В качестве одного из способов трансцендирования Я Бердяев рассматривает познавательную активность. Проблему соотношения «подлинного» (необъективированного) и «неподлинного» (объективированного) философ решает через противопоставление «гносеологизма» и «панонтологизма». Гносеологизм - это особого рода установка сознания, убеждённость в самодовлеющем характере теории познания. Объясняя её происхождение, Бердяев использует семантику пола и брака: коренящееся в «недрах самой жизни» познание «хотело быть браком познающего с бытием». Гносеологическим теориям Бердяев отводит второстепенную роль «свидетелей законности бракосочетания», которые, однако, «прогнали жениха и невесту, отвергли всякое отношение познания к бытию, и их свидетельская роль превратилась в самодовлеющую и замкнутую жизнь» .

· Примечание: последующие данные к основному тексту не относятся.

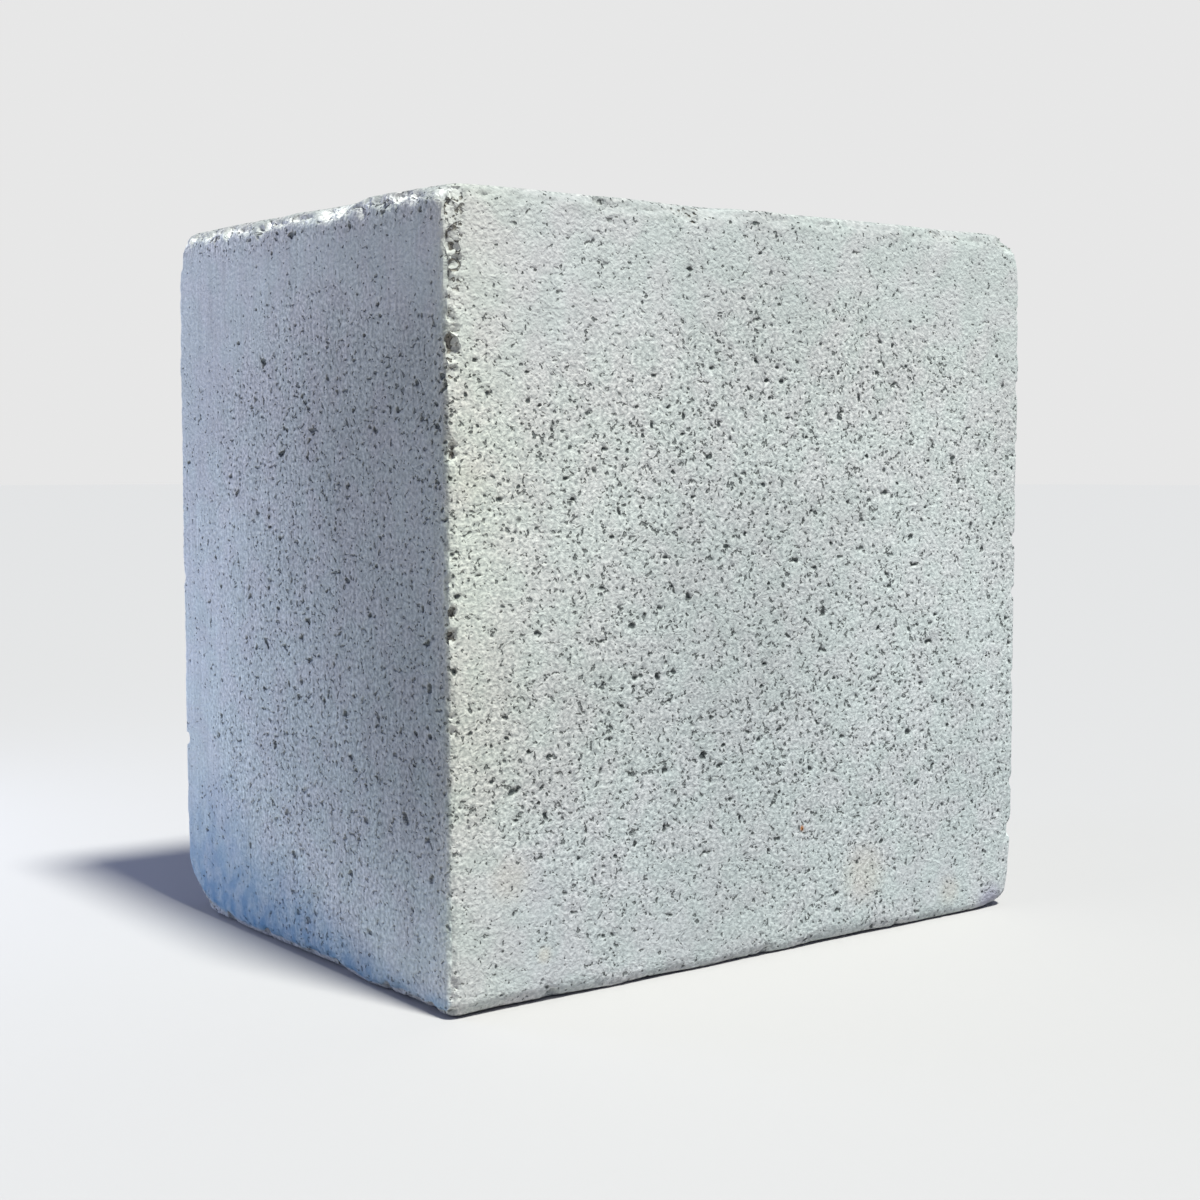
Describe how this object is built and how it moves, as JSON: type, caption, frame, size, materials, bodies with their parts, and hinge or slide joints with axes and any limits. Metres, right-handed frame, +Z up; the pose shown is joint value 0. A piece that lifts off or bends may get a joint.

Я и Абсолютное Бытие в трактовке Н. Бердяева и Л. Шестова
При рассмотрении религиозного трансцендирования человеческого Я Бердяев использует традиционные богословские понятия «вера» и «откровение». Вера, по Бердяеву, не нуждается в логических доказательствах и гарантиях, она является свободным волевым актом, основанным на любви к Другому: «Я верю в Бога моего не потому, что доказано бытие Его, что принуждён к принятию Его, что гарантирован я залогами с Небес, а потому, что люблю Его. Я ставлю всё на карту, рискую, отрекаюсь от благоразумной рассудочности. Потому только и получаю» . Встреча с Божественным Другим оказывается возможной лишь при условии встречного движения - божественного откровения, трактуемого философом как имманентный опыт трансцендентности Бога . Для Бердяева откровение есть катастрофа сознания, революция, которая кардинально изменяет его структуру и создаёт «новые органы сознания», заставляет его обратиться к иному миру. Откровение разрушает границы сознания, бесконечно расширяет и углубляет его288. Опыт религиозного трансцендирования оказывается бого-человеческим диалогом, в котором Бог - субъект, «ты», а не объект, «оно». Залогом диалогичности бого-человеческих отношений между Богом и человеком является фигура Христа, в котором и через которого впервые свершился акт божественного самосознания человека, в котором встретились как персоны Бог и человек290. В данном случае мы констатируем близость авторского прочтения темы веры и откровения как оснований религиозной Я-трансценденции традиционной церковной трактовке.
Однако то толкование сущности Абсолютного Бытия, которое предлагает Бердяев, далеко от ортодоксального. В основе этого толкования лежит идея «меона», то есть полубытия, бытия нереализованного, становящегося, свободного291. Бердяев - апологет динамического начала в бытии, всего ещё-не-ставшего. Онтологическую стабильность, определённость философ, напротив, отрицает. Это неприятие ставшего бытия достигает высшей точки в поздний период творчества философа. В работах 30-40-х годов Бердяев при рассмотрении онтологической тематики принципиально не использует сами категории «бытие» и «онтология». Они, по мысли философа, неприменимы в отношении Бога и человеческого Я. Бердяев называет две причины такого отношения. Во-первых, они выражают идею общего, отвлечённого, а не конкретно существующего. Во-вторых, они обозначают нечто стабильное, находящееся в состоянии покоя, застывшее292. На том же основании философ отказывается от использования в отношении Божества понятия «Абсолют».
По его мнению, адекватному восприятию Бога препятствует игнорирование внутрибожественной динамики, статическое понимание Бога как самодовольного, ни в чём и ни в ком не нуждающегося. «Богу боятся приписать внутренний трагизм, свойственный всякой жизни, динамику, тоску по своему другому»293. Понимание Бога как лишённого потенций чистого акта Бердяев выводит из мнения об ущербности движения, в том числе психического. Сам же философ придерживается противоположного мнения: для него скорее «бездвижность есть недостаток, отсутствие качества динамики бытия, драматизма жизни»294. Крайним пределом статического толкования Божества он считает понятие Абсолюта, в котором «нет уже никаких признаков существования, никаких признаков жизни. Абсолютному нельзя молиться, с ним невозможна драматическая встреча. Абсолютным мы называем то, что не имеет отношения к другому и не нуждается в другом». Однако для Бердяева Бог Библии не является Абсолютным . Отстаивая тезис о внутренней динамике Божества философ апеллирует к авторитету Якоба Бёме, согласно которому «вечная эзотерическая жизнь» Бога есть теогонический процесс, совершающаяся в вечности мистерия богорождения из Ungrund
В основе решения Бердяевым проблемы бого-человеческой коммуникации лежит идея взаимной нужды Бога и человека. С одной стороны, говорить о духовной жизни применительно к человеку можно только в том случае, если есть высшая божественная реальность, «есть к чему возвышаться и куда углубляться».